RAW DATA
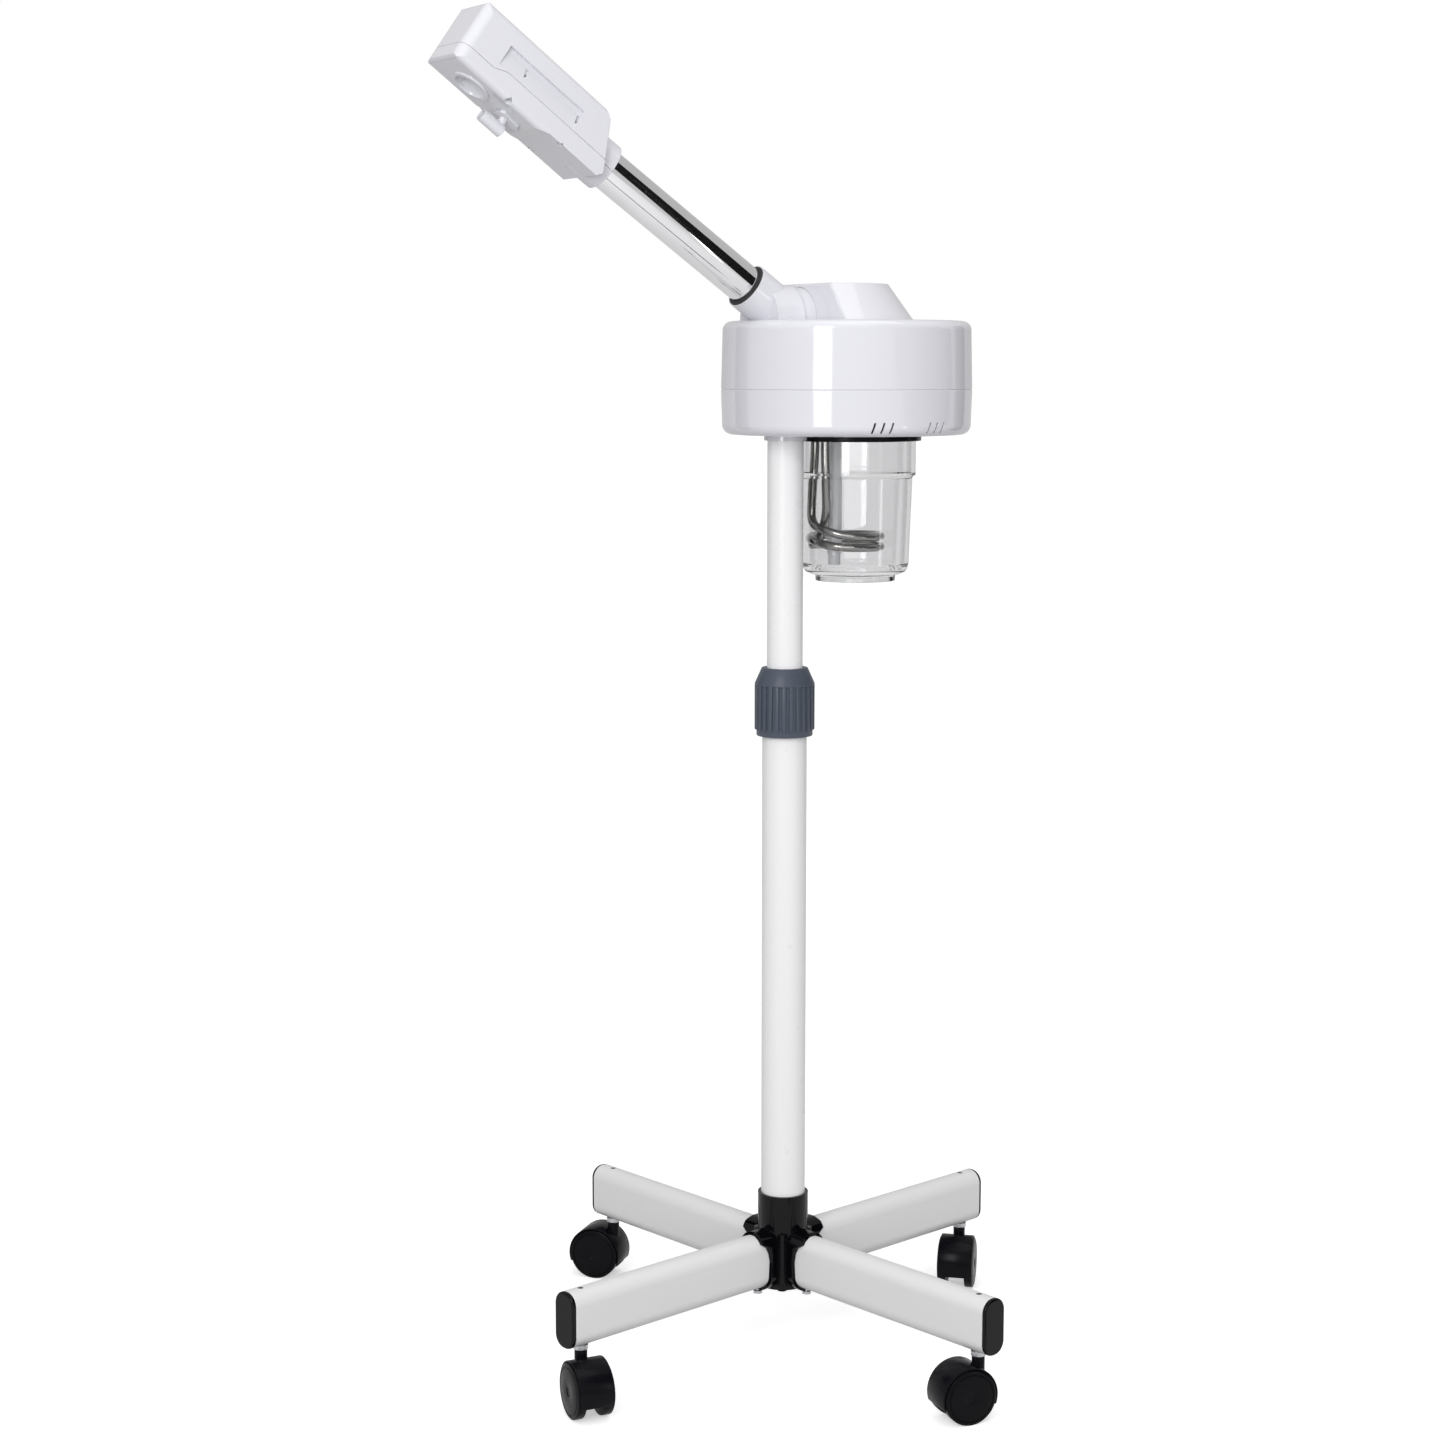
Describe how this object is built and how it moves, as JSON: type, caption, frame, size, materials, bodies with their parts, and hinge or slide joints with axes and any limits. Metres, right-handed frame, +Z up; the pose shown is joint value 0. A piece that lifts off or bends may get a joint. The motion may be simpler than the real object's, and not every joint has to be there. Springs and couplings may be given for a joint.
{
  "type": "facial steamer",
  "caption": "Facial steamer on a rolling four-leg stand: height-adjustable column, swivel boiler housing with glass jar, and a turning steam arm with head.",
  "frame": {"origin": "on the floor under the column's axis", "axes": "+Z up along the column; the steam arm leans out towards -X; Y completes a right-handed frame"},
  "size_m": [0.5886, 0.5356, 1.1796],
  "materials": {
    "hub_black": "glossy",
    "leg_paint": "satin",
    "column_white": "gloss",
    "zinc": "satin",
    "caster_black": "semi-gloss",
    "wheel_black": "semi-gloss",
    "inner_black": "matte",
    "collar_grey": "satin",
    "housing_white": "glossy",
    "ring_black": "satin",
    "seal_rubber": "matte",
    "key_red": "glossy",
    "glass": "clear",
    "heater_steel": "polished",
    "tube_white": "satin",
    "transformer_steel": "satin",
    "board_green": "satin",
    "chrome": "mirror",
    "lamp_glass": "clear"
  },
  "bodies": {
    "stand": {"base_hub": "hub_black", "leg_1": "leg_paint", "leg_2": "leg_paint", "leg_3": "leg_paint", "leg_4": "leg_paint", "leg_caps": "hub_black", "leg_screws": "zinc", "caster_stems": "zinc", "stem_nuts": "zinc", "lower_mast": "column_white", "mast_bolt": "zinc", "mast_bush": "inner_black"},
    "collar": {"clamp_collar": "collar_grey"},
    "pole": {"upper_pole": "column_white", "upper_pole_foot": "inner_black", "upper_pole_plug": "inner_black"},
    "housing": {"lower_shell": "housing_white", "upper_shell": "housing_white", "top_cover": "housing_white", "pole_socket": "zinc", "housing_screws": "zinc", "switch_bezels": "ring_black", "cord_gland": "ring_black", "transformer": "transformer_steel", "control_board": "board_green", "boiler_cap": "heater_steel", "jar_seal": "seal_rubber", "heater": "heater_steel", "heater_nuts": "zinc", "level_tube": "tube_white", "steam_pipe": "seal_rubber", "arm_seal": "seal_rubber"},
    "jar_ring": {"lock_ring": "ring_black"},
    "jar": {"jar": "glass"},
    "arm": {"arm_tube": "chrome", "head_lower": "housing_white", "head_upper": "housing_white", "steam_nozzle": "housing_white", "ozone_lamp": "lamp_glass", "spout": "housing_white", "head_screws": "zinc"},
    "steam_key": {"steam_switch": "key_red"},
    "ozone_key": {"ozone_switch": "key_red"},
    "caster_1": {"caster_hood_1": "caster_black", "caster_axle_1": "zinc"},
    "wheel_1a": {"caster_wheel_1a": "wheel_black"},
    "wheel_1b": {"caster_wheel_1b": "wheel_black"},
    "caster_2": {"caster_hood_2": "caster_black", "caster_axle_2": "zinc"},
    "wheel_2a": {"caster_wheel_2a": "wheel_black"},
    "wheel_2b": {"caster_wheel_2b": "wheel_black"},
    "caster_3": {"caster_hood_3": "caster_black", "caster_axle_3": "zinc"},
    "wheel_3a": {"caster_wheel_3a": "wheel_black"},
    "wheel_3b": {"caster_wheel_3b": "wheel_black"},
    "caster_4": {"caster_hood_4": "caster_black", "caster_axle_4": "zinc"},
    "wheel_4a": {"caster_wheel_4a": "wheel_black"},
    "wheel_4b": {"caster_wheel_4b": "wheel_black"}
  },
  "joints": [
    {"name": "collar_turn", "type": "hinge", "parent": "stand", "child": "collar", "pos_m": [0, 0, 0.595], "axis": [0, 0, 1], "range_deg": [0, 120]},
    {"name": "mast_slide", "type": "slide", "parent": "stand", "child": "pole", "axis": [0, 0, 1], "range_m": [-0.06, 0.2]},
    {"name": "housing_swivel", "type": "hinge", "parent": "pole", "child": "housing", "pos_m": [0, 0, 0.889], "axis": [0, 0, 1], "range_deg": [-170, 170]},
    {"name": "jar_twist", "type": "hinge", "parent": "housing", "child": "jar_ring", "pos_m": [0.076, 0, 0.829], "axis": [0, 0, 1], "range_deg": [0, 60]},
    {"name": "jar_drop", "type": "slide", "parent": "jar_ring", "child": "jar", "axis": [0, 0, -1], "range_m": [0, 0.118]},
    {"name": "arm_turn", "type": "hinge", "parent": "housing", "child": "arm", "pos_m": [0, 0, 0.9333], "axis": [-0.8281, 0, 0.5606], "range_deg": [-90, 90]},
    {"name": "steam_rock", "type": "hinge", "parent": "housing", "child": "steam_key", "pos_m": [0.17, -0.025, 0.8525], "axis": [0, 1, 0], "range_deg": [-6, 6]},
    {"name": "ozone_rock", "type": "hinge", "parent": "housing", "child": "ozone_key", "pos_m": [0.17, 0.025, 0.8525], "axis": [0, 1, 0], "range_deg": [-6, 6]},
    {"name": "caster_swivel_1", "type": "hinge", "parent": "stand", "child": "caster_1", "pos_m": [0.23696, 0.04392, 0.049], "axis": [0, 0, 1], "continuous": true},
    {"name": "wheel_turn_1a", "type": "hinge", "parent": "caster_1", "child": "wheel_1a", "pos_m": [0.22654, 0.03313, 0.024], "axis": [-0.7193, 0.6947, 0], "continuous": true},
    {"name": "wheel_turn_1b", "type": "hinge", "parent": "caster_1", "child": "wheel_1b", "pos_m": [0.22654, 0.03313, 0.024], "axis": [-0.7193, 0.6947, 0], "continuous": true},
    {"name": "caster_swivel_2", "type": "hinge", "parent": "stand", "child": "caster_2", "pos_m": [-0.04392, 0.23696, 0.049], "axis": [0, 0, 1], "continuous": true},
    {"name": "wheel_turn_2a", "type": "hinge", "parent": "caster_2", "child": "wheel_2a", "pos_m": [-0.05336, 0.24862, 0.024], "axis": [0.7771, 0.6293, 0], "continuous": true},
    {"name": "wheel_turn_2b", "type": "hinge", "parent": "caster_2", "child": "wheel_2b", "pos_m": [-0.05336, 0.24862, 0.024], "axis": [0.7771, 0.6293, 0], "continuous": true},
    {"name": "caster_swivel_3", "type": "hinge", "parent": "stand", "child": "caster_3", "pos_m": [-0.23696, -0.04392, 0.049], "axis": [0, 0, 1], "continuous": true},
    {"name": "wheel_turn_3a", "type": "hinge", "parent": "caster_3", "child": "wheel_3a", "pos_m": [-0.23905, -0.05877, 0.024], "axis": [-0.9903, 0.1392, 0], "continuous": true},
    {"name": "wheel_turn_3b", "type": "hinge", "parent": "caster_3", "child": "wheel_3b", "pos_m": [-0.23905, -0.05877, 0.024], "axis": [-0.9903, 0.1392, 0], "continuous": true},
    {"name": "caster_swivel_4", "type": "hinge", "parent": "stand", "child": "caster_4", "pos_m": [0.04392, -0.23696, 0.049], "axis": [0, 0, 1], "continuous": true},
    {"name": "wheel_turn_4a", "type": "hinge", "parent": "caster_4", "child": "wheel_4a", "pos_m": [0.0291, -0.23462, 0.024], "axis": [0.1564, 0.9877, 0], "continuous": true},
    {"name": "wheel_turn_4b", "type": "hinge", "parent": "caster_4", "child": "wheel_4b", "pos_m": [0.0291, -0.23462, 0.024], "axis": [0.1564, 0.9877, 0], "continuous": true}
  ]
}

WHAT IS BEING ASKED
Every line of the data above should be reproduced word for word.

EXPECTED ANSWER
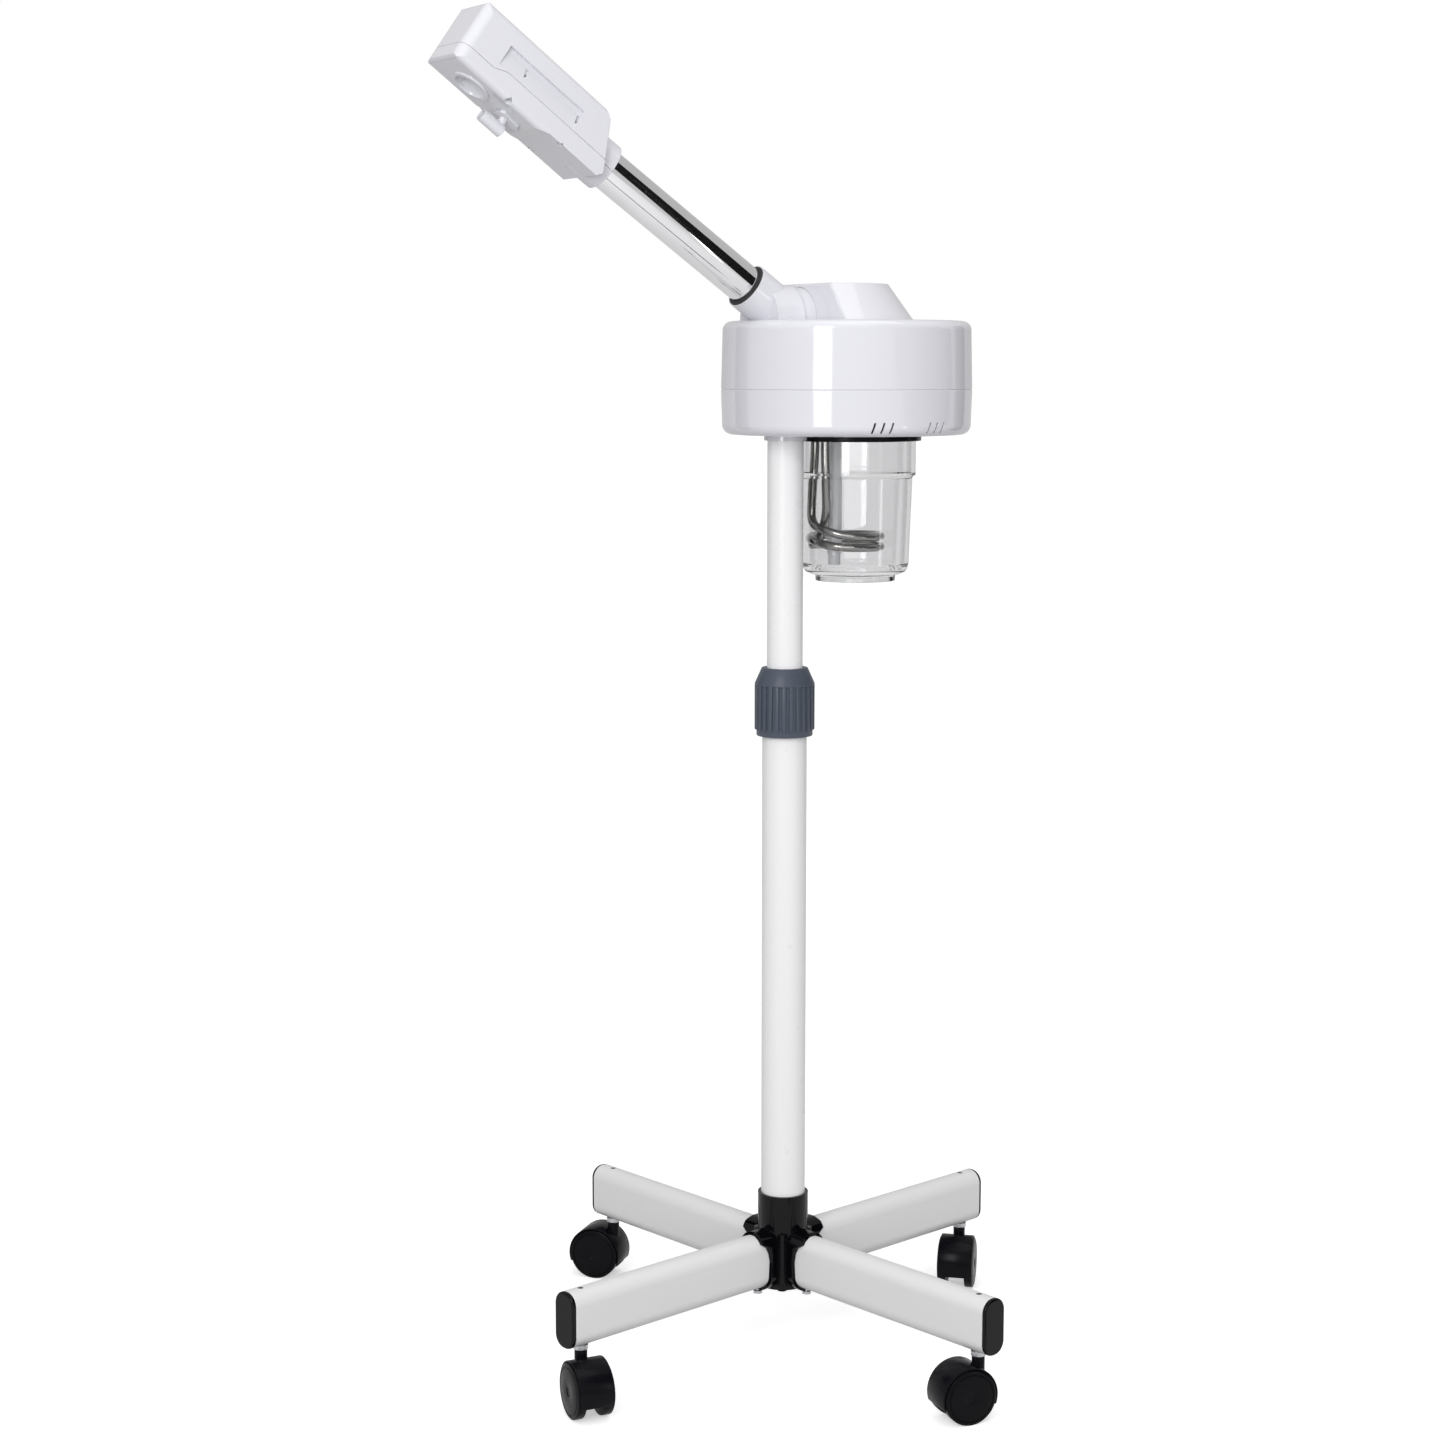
Describe how this object is built and how it moves, as JSON: type, caption, frame, size, materials, bodies with their parts, and hinge or slide joints with axes and any limits. Metres, right-handed frame, +Z up; the pose shown is joint value 0. A piece that lifts off or bends may get a joint. The motion may be simpler than the real object's, and not every joint has to be there. Springs and couplings may be given for a joint.
{
  "type": "facial steamer",
  "caption": "Facial steamer on a rolling four-leg stand: height-adjustable column, swivel boiler housing with glass jar, and a turning steam arm with head.",
  "frame": {"origin": "on the floor under the column's axis", "axes": "+Z up along the column; the steam arm leans out towards -X; Y completes a right-handed frame"},
  "size_m": [0.5886, 0.5356, 1.1796],
  "materials": {
    "hub_black": "glossy",
    "leg_paint": "satin",
    "column_white": "gloss",
    "zinc": "satin",
    "caster_black": "semi-gloss",
    "wheel_black": "semi-gloss",
    "inner_black": "matte",
    "collar_grey": "satin",
    "housing_white": "glossy",
    "ring_black": "satin",
    "seal_rubber": "matte",
    "key_red": "glossy",
    "glass": "clear",
    "heater_steel": "polished",
    "tube_white": "satin",
    "transformer_steel": "satin",
    "board_green": "satin",
    "chrome": "mirror",
    "lamp_glass": "clear"
  },
  "bodies": {
    "stand": {"base_hub": "hub_black", "leg_1": "leg_paint", "leg_2": "leg_paint", "leg_3": "leg_paint", "leg_4": "leg_paint", "leg_caps": "hub_black", "leg_screws": "zinc", "caster_stems": "zinc", "stem_nuts": "zinc", "lower_mast": "column_white", "mast_bolt": "zinc", "mast_bush": "inner_black"},
    "collar": {"clamp_collar": "collar_grey"},
    "pole": {"upper_pole": "column_white", "upper_pole_foot": "inner_black", "upper_pole_plug": "inner_black"},
    "housing": {"lower_shell": "housing_white", "upper_shell": "housing_white", "top_cover": "housing_white", "pole_socket": "zinc", "housing_screws": "zinc", "switch_bezels": "ring_black", "cord_gland": "ring_black", "transformer": "transformer_steel", "control_board": "board_green", "boiler_cap": "heater_steel", "jar_seal": "seal_rubber", "heater": "heater_steel", "heater_nuts": "zinc", "level_tube": "tube_white", "steam_pipe": "seal_rubber", "arm_seal": "seal_rubber"},
    "jar_ring": {"lock_ring": "ring_black"},
    "jar": {"jar": "glass"},
    "arm": {"arm_tube": "chrome", "head_lower": "housing_white", "head_upper": "housing_white", "steam_nozzle": "housing_white", "ozone_lamp": "lamp_glass", "spout": "housing_white", "head_screws": "zinc"},
    "steam_key": {"steam_switch": "key_red"},
    "ozone_key": {"ozone_switch": "key_red"},
    "caster_1": {"caster_hood_1": "caster_black", "caster_axle_1": "zinc"},
    "wheel_1a": {"caster_wheel_1a": "wheel_black"},
    "wheel_1b": {"caster_wheel_1b": "wheel_black"},
    "caster_2": {"caster_hood_2": "caster_black", "caster_axle_2": "zinc"},
    "wheel_2a": {"caster_wheel_2a": "wheel_black"},
    "wheel_2b": {"caster_wheel_2b": "wheel_black"},
    "caster_3": {"caster_hood_3": "caster_black", "caster_axle_3": "zinc"},
    "wheel_3a": {"caster_wheel_3a": "wheel_black"},
    "wheel_3b": {"caster_wheel_3b": "wheel_black"},
    "caster_4": {"caster_hood_4": "caster_black", "caster_axle_4": "zinc"},
    "wheel_4a": {"caster_wheel_4a": "wheel_black"},
    "wheel_4b": {"caster_wheel_4b": "wheel_black"}
  },
  "joints": [
    {"name": "collar_turn", "type": "hinge", "parent": "stand", "child": "collar", "pos_m": [0, 0, 0.595], "axis": [0, 0, 1], "range_deg": [0, 120]},
    {"name": "mast_slide", "type": "slide", "parent": "stand", "child": "pole", "axis": [0, 0, 1], "range_m": [-0.06, 0.2]},
    {"name": "housing_swivel", "type": "hinge", "parent": "pole", "child": "housing", "pos_m": [0, 0, 0.889], "axis": [0, 0, 1], "range_deg": [-170, 170]},
    {"name": "jar_twist", "type": "hinge", "parent": "housing", "child": "jar_ring", "pos_m": [0.076, 0, 0.829], "axis": [0, 0, 1], "range_deg": [0, 60]},
    {"name": "jar_drop", "type": "slide", "parent": "jar_ring", "child": "jar", "axis": [0, 0, -1], "range_m": [0, 0.118]},
    {"name": "arm_turn", "type": "hinge", "parent": "housing", "child": "arm", "pos_m": [0, 0, 0.9333], "axis": [-0.8281, 0, 0.5606], "range_deg": [-90, 90]},
    {"name": "steam_rock", "type": "hinge", "parent": "housing", "child": "steam_key", "pos_m": [0.17, -0.025, 0.8525], "axis": [0, 1, 0], "range_deg": [-6, 6]},
    {"name": "ozone_rock", "type": "hinge", "parent": "housing", "child": "ozone_key", "pos_m": [0.17, 0.025, 0.8525], "axis": [0, 1, 0], "range_deg": [-6, 6]},
    {"name": "caster_swivel_1", "type": "hinge", "parent": "stand", "child": "caster_1", "pos_m": [0.23696, 0.04392, 0.049], "axis": [0, 0, 1], "continuous": true},
    {"name": "wheel_turn_1a", "type": "hinge", "parent": "caster_1", "child": "wheel_1a", "pos_m": [0.22654, 0.03313, 0.024], "axis": [-0.7193, 0.6947, 0], "continuous": true},
    {"name": "wheel_turn_1b", "type": "hinge", "parent": "caster_1", "child": "wheel_1b", "pos_m": [0.22654, 0.03313, 0.024], "axis": [-0.7193, 0.6947, 0], "continuous": true},
    {"name": "caster_swivel_2", "type": "hinge", "parent": "stand", "child": "caster_2", "pos_m": [-0.04392, 0.23696, 0.049], "axis": [0, 0, 1], "continuous": true},
    {"name": "wheel_turn_2a", "type": "hinge", "parent": "caster_2", "child": "wheel_2a", "pos_m": [-0.05336, 0.24862, 0.024], "axis": [0.7771, 0.6293, 0], "continuous": true},
    {"name": "wheel_turn_2b", "type": "hinge", "parent": "caster_2", "child": "wheel_2b", "pos_m": [-0.05336, 0.24862, 0.024], "axis": [0.7771, 0.6293, 0], "continuous": true},
    {"name": "caster_swivel_3", "type": "hinge", "parent": "stand", "child": "caster_3", "pos_m": [-0.23696, -0.04392, 0.049], "axis": [0, 0, 1], "continuous": true},
    {"name": "wheel_turn_3a", "type": "hinge", "parent": "caster_3", "child": "wheel_3a", "pos_m": [-0.23905, -0.05877, 0.024], "axis": [-0.9903, 0.1392, 0], "continuous": true},
    {"name": "wheel_turn_3b", "type": "hinge", "parent": "caster_3", "child": "wheel_3b", "pos_m": [-0.23905, -0.05877, 0.024], "axis": [-0.9903, 0.1392, 0], "continuous": true},
    {"name": "caster_swivel_4", "type": "hinge", "parent": "stand", "child": "caster_4", "pos_m": [0.04392, -0.23696, 0.049], "axis": [0, 0, 1], "continuous": true},
    {"name": "wheel_turn_4a", "type": "hinge", "parent": "caster_4", "child": "wheel_4a", "pos_m": [0.0291, -0.23462, 0.024], "axis": [0.1564, 0.9877, 0], "continuous": true},
    {"name": "wheel_turn_4b", "type": "hinge", "parent": "caster_4", "child": "wheel_4b", "pos_m": [0.0291, -0.23462, 0.024], "axis": [0.1564, 0.9877, 0], "continuous": true}
  ]
}